Performance profiles relative to the total number of iterations (a)

Fig. 2
figure 2

Performance profiles relative to the total number of iterations (b)

Fig. 3
figure 3

Performance profiles relative to the CPU time (a)

Fig. 4
figure 4

Performance profiles relative to the CPU time (b)

We observe from Figs. 123 and 4 that the performances of the TPRP+, THS+ and TLS+ methods are close and obviously better than that of the CG_DESCENT method.
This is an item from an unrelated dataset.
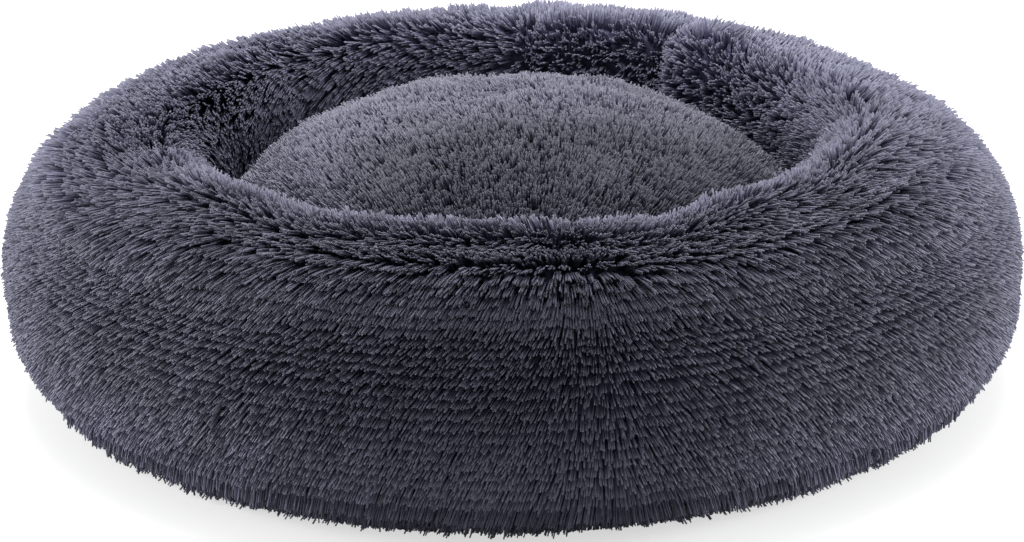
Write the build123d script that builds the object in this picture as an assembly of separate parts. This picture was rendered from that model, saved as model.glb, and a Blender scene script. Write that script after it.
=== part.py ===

Since all the methods are implemented with the same line search, we conclude that, on average, the TPRP+, THS+ and TLS+ methods seem to generate more efficient search directions. We also observe that, the performance of the TPRP+, THS+ and TLS+ methods are better than that of the TPRP, THS and TLS methods, correspondingly. This means that the nonnegative restriction on the CG parameter \(\beta _k^{\mathrm{NEW}}\) is benefit to improve the efficiency of the methods.